Overseas investors pulled money from the Manila bourse for 24 straight days through Tuesday amid concern Philippine President Rodrigo Duterte’s abrasive style is deterring investors, while in Indonesia a disappointing tax amnesty has contributed to outflows. Investors are still pumping money into Thai equities even amid uncertainty over the health of the 88-year-old king, who has been a source of political stability throughout this reign.

“There are individual problems in each of the countries,” said Mobius. “There’s concern about Duterte in the Philippines, which I think is overdone. There’s concern about reforms in Indonesia and the political environment in Thailand. I don’t see downside anywhere.”
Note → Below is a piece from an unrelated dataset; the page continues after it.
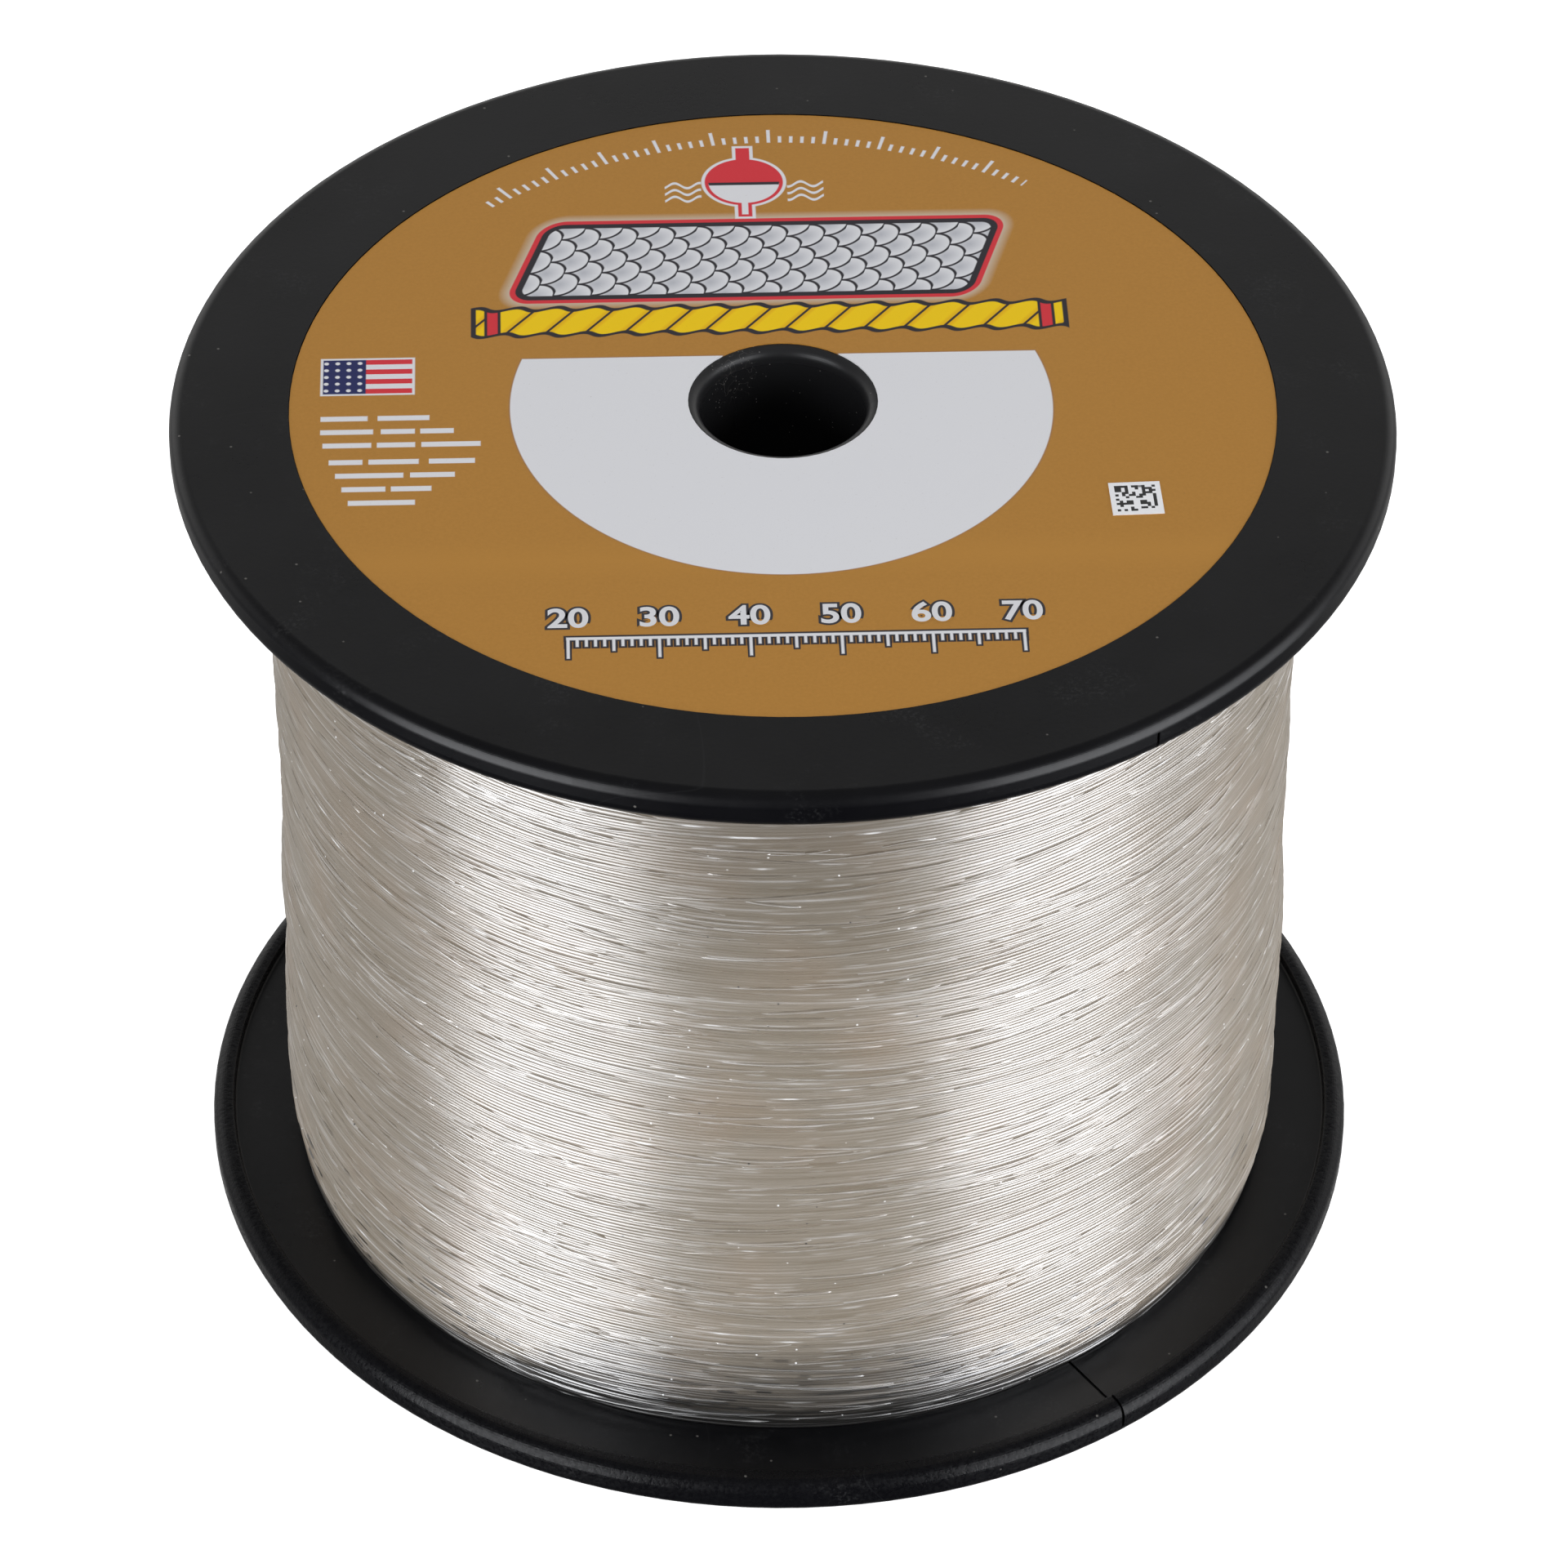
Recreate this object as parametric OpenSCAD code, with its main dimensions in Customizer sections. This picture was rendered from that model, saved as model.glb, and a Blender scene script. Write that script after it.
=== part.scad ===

Foreign funds have pulled $351 million from Philippine shares this month and $300 million from Indonesia, while adding $525 million to Thai equities, exchange data show. While they’ve come off highs reached in July or August, most of the region’s main share gauges are still up for the quarter. The Jakarta Composite Index advanced 7.5 percent, the SET Index rose 3 percent and the FTSE Bursa Malaysia KLCI Index increased 0.8 percent. Only the Philippine benchmark measure has fallen, dropping 2.8 percent.

“I like the consumer sector in Southeast Asia because per capita incomes are going up,” said Mobius. “On a selective basis, I like technology.”

Meanwhile, Tokyo stocks led a retreat in Asian markets Wednesday as the yen recovered, while regional energy firms struggled with crude prices on concern about the chances of success at an upcoming producers’ meeting.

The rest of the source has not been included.